*Records for the exercise:*

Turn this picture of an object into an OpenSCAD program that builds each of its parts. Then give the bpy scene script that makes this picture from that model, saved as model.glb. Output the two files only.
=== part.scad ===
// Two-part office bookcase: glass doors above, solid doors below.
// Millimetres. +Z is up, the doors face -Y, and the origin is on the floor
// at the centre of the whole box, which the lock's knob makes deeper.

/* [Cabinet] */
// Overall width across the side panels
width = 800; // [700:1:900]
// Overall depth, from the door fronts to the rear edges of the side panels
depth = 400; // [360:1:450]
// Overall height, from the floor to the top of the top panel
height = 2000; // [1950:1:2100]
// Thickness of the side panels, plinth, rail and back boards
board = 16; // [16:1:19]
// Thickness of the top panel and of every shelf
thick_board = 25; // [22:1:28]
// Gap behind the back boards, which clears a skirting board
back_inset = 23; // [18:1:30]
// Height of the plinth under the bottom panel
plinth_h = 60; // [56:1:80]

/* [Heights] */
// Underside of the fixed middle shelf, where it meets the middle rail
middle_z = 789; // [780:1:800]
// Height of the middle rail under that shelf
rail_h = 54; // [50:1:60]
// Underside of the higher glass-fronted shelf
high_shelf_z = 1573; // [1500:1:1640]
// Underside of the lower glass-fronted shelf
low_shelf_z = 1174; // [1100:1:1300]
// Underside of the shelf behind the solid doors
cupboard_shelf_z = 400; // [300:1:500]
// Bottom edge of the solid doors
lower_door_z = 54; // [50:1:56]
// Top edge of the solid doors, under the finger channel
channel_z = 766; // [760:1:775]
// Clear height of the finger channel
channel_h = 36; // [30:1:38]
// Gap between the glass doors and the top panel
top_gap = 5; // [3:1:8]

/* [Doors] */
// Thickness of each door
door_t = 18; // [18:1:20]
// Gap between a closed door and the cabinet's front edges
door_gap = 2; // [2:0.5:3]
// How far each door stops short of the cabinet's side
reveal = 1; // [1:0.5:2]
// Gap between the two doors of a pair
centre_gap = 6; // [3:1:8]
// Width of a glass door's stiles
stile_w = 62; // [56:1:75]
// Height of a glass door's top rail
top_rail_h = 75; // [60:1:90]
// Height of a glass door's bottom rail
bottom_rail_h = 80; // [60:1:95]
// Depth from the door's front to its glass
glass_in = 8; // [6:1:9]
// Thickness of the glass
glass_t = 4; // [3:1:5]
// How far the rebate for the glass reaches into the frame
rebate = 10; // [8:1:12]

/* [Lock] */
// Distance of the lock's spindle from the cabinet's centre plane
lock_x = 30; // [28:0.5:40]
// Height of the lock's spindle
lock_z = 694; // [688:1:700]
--
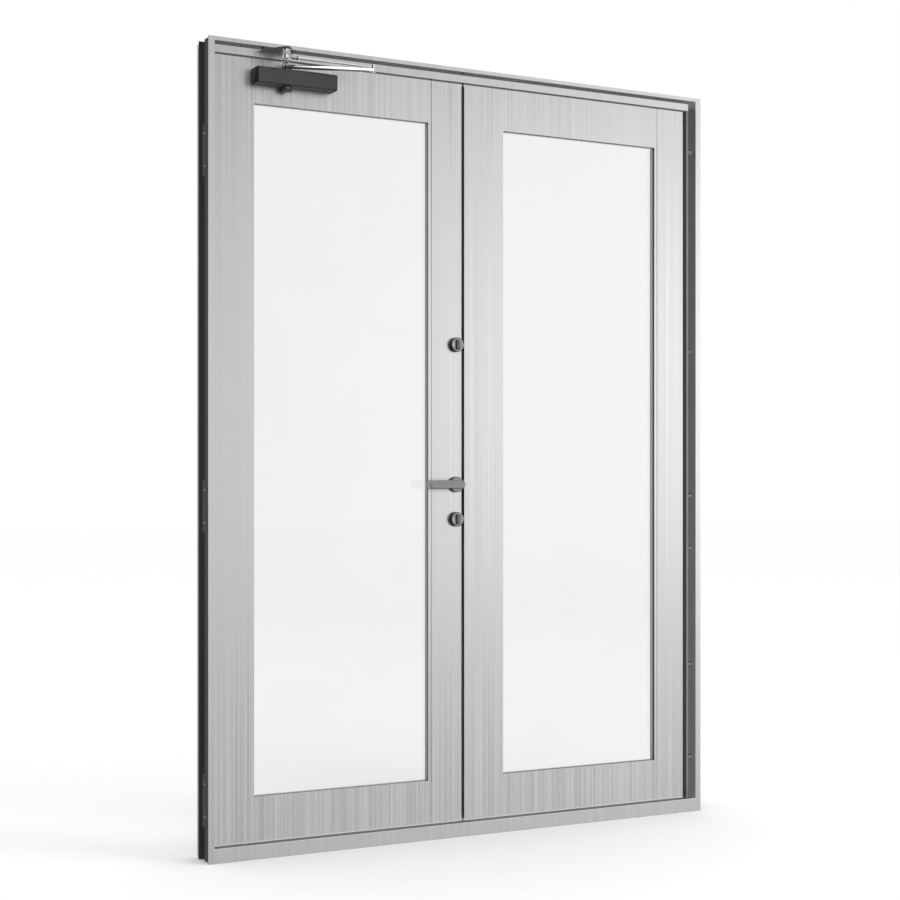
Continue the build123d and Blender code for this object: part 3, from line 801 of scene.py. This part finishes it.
==
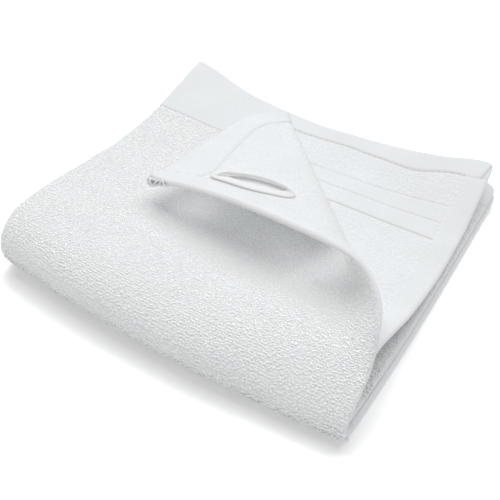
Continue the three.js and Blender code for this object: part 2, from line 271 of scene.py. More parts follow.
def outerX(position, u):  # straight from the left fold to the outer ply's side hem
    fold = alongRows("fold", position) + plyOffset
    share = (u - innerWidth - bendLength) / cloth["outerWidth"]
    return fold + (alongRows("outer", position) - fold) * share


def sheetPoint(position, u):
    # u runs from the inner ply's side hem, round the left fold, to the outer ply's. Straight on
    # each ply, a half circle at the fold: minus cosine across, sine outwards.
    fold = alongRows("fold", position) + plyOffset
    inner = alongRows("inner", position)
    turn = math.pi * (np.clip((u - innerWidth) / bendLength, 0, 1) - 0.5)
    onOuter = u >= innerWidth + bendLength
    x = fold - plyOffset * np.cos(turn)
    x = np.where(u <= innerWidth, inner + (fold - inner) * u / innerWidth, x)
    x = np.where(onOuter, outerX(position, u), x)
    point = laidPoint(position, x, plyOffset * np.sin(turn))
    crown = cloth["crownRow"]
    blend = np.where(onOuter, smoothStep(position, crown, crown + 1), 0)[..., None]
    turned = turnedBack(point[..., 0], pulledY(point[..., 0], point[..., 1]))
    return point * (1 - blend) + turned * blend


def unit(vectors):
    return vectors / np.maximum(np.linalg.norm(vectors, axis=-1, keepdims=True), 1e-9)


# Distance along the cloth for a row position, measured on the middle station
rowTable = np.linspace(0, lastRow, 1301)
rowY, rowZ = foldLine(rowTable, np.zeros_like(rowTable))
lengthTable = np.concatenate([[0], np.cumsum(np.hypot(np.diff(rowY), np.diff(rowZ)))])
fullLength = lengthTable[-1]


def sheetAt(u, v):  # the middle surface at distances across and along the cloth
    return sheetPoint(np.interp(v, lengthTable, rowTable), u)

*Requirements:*
Gather all lines with the string "code" from the data.

*Answer to the task:*
Continue the build123d and Blender code for this object: part 3, from line 801 of scene.py. This part finishes it.
Continue the three.js and Blender code for this object: part 2, from line 271 of scene.py. More parts follow.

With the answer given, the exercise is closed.